Ganz gleich, was es Maridrina kostete.

Sie musste allein mit Aren sprechen. Musste ihn warnen, dass Ithicana in genauso großer Gefahr war wie eh und je. Sie musste es tun, bevor dieses Treffen endete, damit die Männer und Frauen, die Ithicanas Gestade schützten, auf einen Kampf vorbereitet waren, wenn sie auf ihre Posten zurückkehrten.

Aber sie konnte ihn schlecht darum bitten, unter vier Augen zu sprechen, ohne dass alle fragen würden, was sie und Aren vor dem Rat geheim hielten.
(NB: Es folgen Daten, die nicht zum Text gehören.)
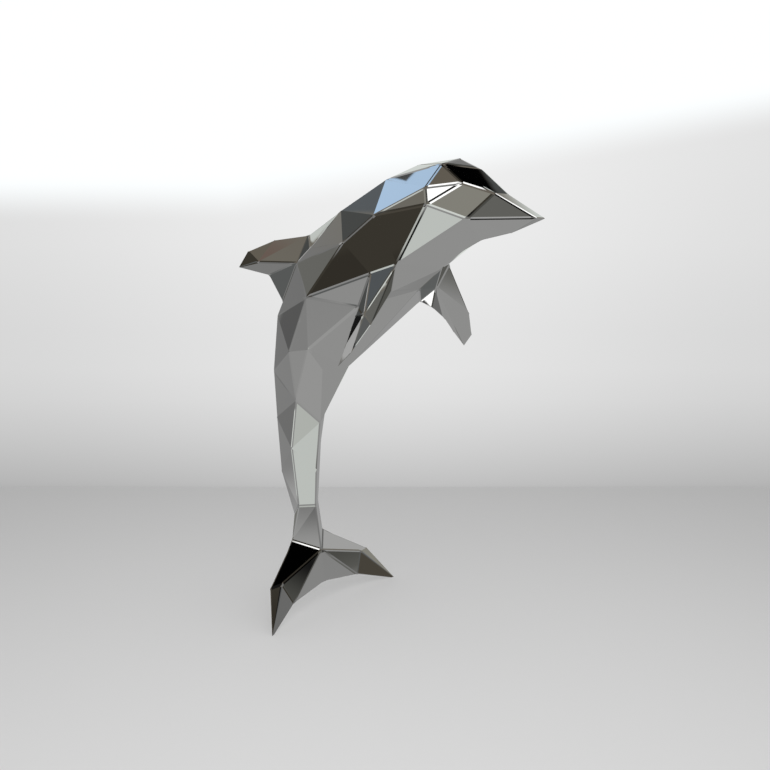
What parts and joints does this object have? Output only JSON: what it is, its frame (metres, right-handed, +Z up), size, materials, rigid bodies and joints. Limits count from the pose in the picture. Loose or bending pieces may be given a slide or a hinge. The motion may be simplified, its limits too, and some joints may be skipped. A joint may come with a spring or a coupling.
{
  "type": "faceted dolphin sculpture",
  "caption": "Life-size leaping dolphin folded and welded from flat plates of mirror-polished stainless steel, set on the ground by its fluke tips.",
  "frame": {"origin": "on the ground, midway between the two small flats at the fluke tips by which the sculpture is fixed down", "axes": "+X the way the beak points, +Y the dolphin's left, +Z up; the XZ plane is the middle plane"},
  "size_m": [1.71, 0.8046, 2],
  "materials": {
    "mirror_polished_steel": "mirror-polished stainless steel sheet with a faint ripple and fine polishing haze"
  },
  "bodies": {
    "root": {"dolphin": "mirror_polished_steel"}
  },
  "joints": []
}
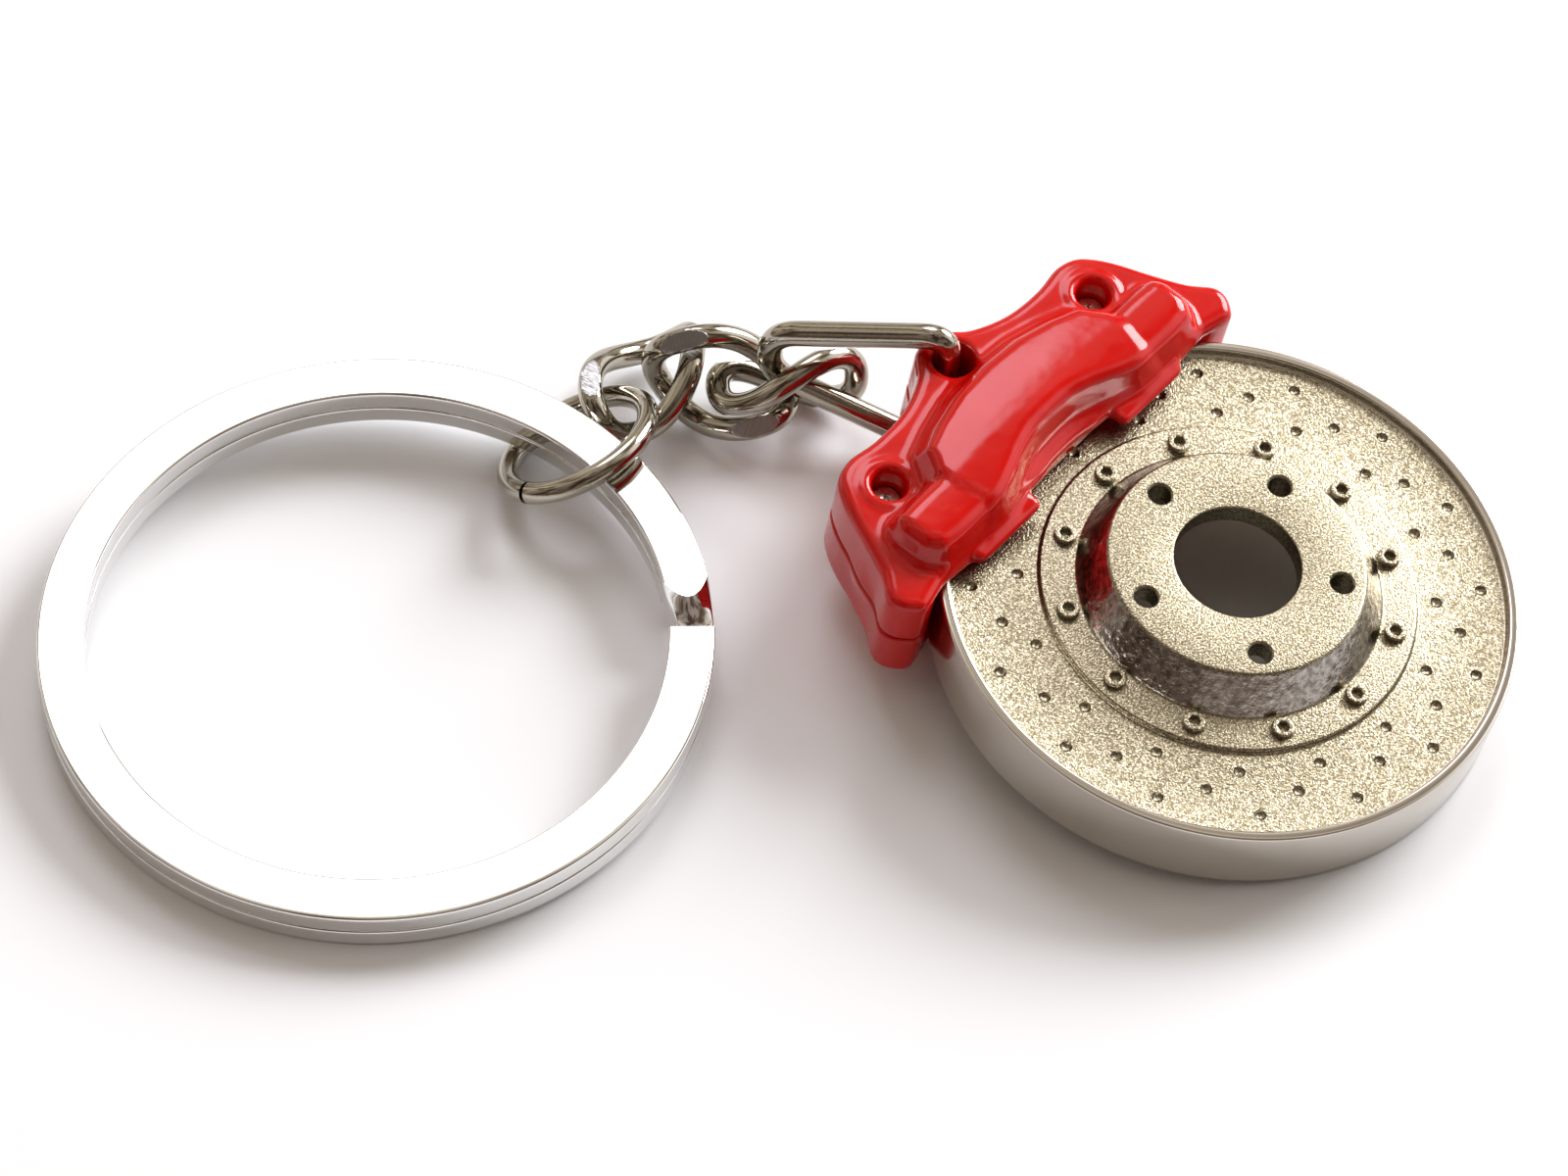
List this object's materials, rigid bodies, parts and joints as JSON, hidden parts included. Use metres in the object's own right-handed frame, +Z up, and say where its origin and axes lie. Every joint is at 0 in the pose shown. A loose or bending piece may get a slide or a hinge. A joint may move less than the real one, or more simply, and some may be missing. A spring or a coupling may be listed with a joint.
{
  "type": "key ring with brake caliper and disc ornament",
  "caption": "Key ring with a miniature brake disc that spins in a red two-piece caliper, joined by a twisted link chain to a flat split ring.",
  "frame": {"origin": "middle of the object's box, on the surface that it lies on", "axes": "+X from the split ring to the disc, +Z up from the surface, +Y towards the chain side"},
  "size_m": [0.0722, 0.0398, 0.0103],
  "materials": {
    "nickel_casting": "satin nickel plating on a slightly grainy zinc casting",
    "red_paint": "glossy red enamel",
    "zinc_screw": "dull zinc plating",
    "plated_wire": "nickel-plated wire, rubbed along the ground flats",
    "polished_steel": "mirror polish"
  },
  "bodies": {
    "caliper": {"caliper_front": "red_paint", "caliper_rear": "red_paint", "screw_left": "zinc_screw", "screw_right": "zinc_screw"},
    "disc": {"brake_disc": "nickel_casting"},
    "long_link": {"long_link": "plated_wire"},
    "chain_link_3": {"chain_link_3": "plated_wire"},
    "chain_link_2": {"chain_link_2": "plated_wire"},
    "chain_link_1": {"chain_link_1": "plated_wire"},
    "jump_ring": {"jump_ring": "plated_wire"},
    "split_ring": {"split_ring": "polished_steel"}
  },
  "joints": [
    {"name": "disc_spin", "type": "hinge", "parent": "caliper", "child": "disc", "pos_m": [0.02154, 0.00177, 0.00357], "axis": [0.0882, -0.0641, 0.994], "continuous": true},
    {"name": "long_link_swing", "type": "hinge", "parent": "caliper", "child": "long_link", "pos_m": [0.00723, 0.0121, 0.00533], "axis": [0.0882, -0.0641, 0.994], "range_deg": [-40, 25]},
    {"name": "chain_link_3_lift", "type": "hinge", "parent": "long_link", "child": "chain_link_3", "pos_m": [-0.00087, 0.01391, 0.00361], "axis": [-0.8455, 0.19, 0.4991], "range_deg": [0, 40]},
    {"name": "chain_link_2_swing", "type": "hinge", "parent": "chain_link_3", "child": "chain_link_2", "pos_m": [-0.00337, 0.01233, 0.00292], "axis": [0, 0, 1], "range_deg": [-8, 8]},
    {"name": "chain_link_1_swing", "type": "hinge", "parent": "chain_link_2", "child": "chain_link_1", "pos_m": [-0.00559, 0.01497, 0.0042], "axis": [0, 0, -1], "range_deg": [-8, 30]},
    {"name": "jump_ring_swing", "type": "hinge", "parent": "chain_link_1", "child": "jump_ring", "pos_m": [-0.00795, 0.01193, 0.00306], "axis": [0, 0, -1], "range_deg": [-20, 12]},
    {"name": "split_ring_turn", "type": "hinge", "parent": "jump_ring", "child": "split_ring", "pos_m": [-0.01961, -0.00341, 0.00185], "axis": [-0.0149, -0.041, 0.999], "continuous": true}
  ]
}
Lara griff nach Arens Stapel mit Notizen und fächerte sich heftig genug Luft zu, um die Aufmerksamkeit einiger Ratsmitglieder auf sich zu ziehen. Dann griff sie nach ihrem Wasserglas und ließ es absichtlich auf den Boden fallen, wo das Glas zersplitterte.

Aren unterbrach seine Diskussion mit Mara und drehte sich zu ihr um.

»Entschuldigung«, murmelte sie.

Seine Augen wurden schmal, als Lara taumelte. »Es ist so heiß hier drin.«

»Geht es dir gut?«

»Ich glaube, ich muss mich setzen«, sagte sie und fiel dann seitwärts in seine Arme.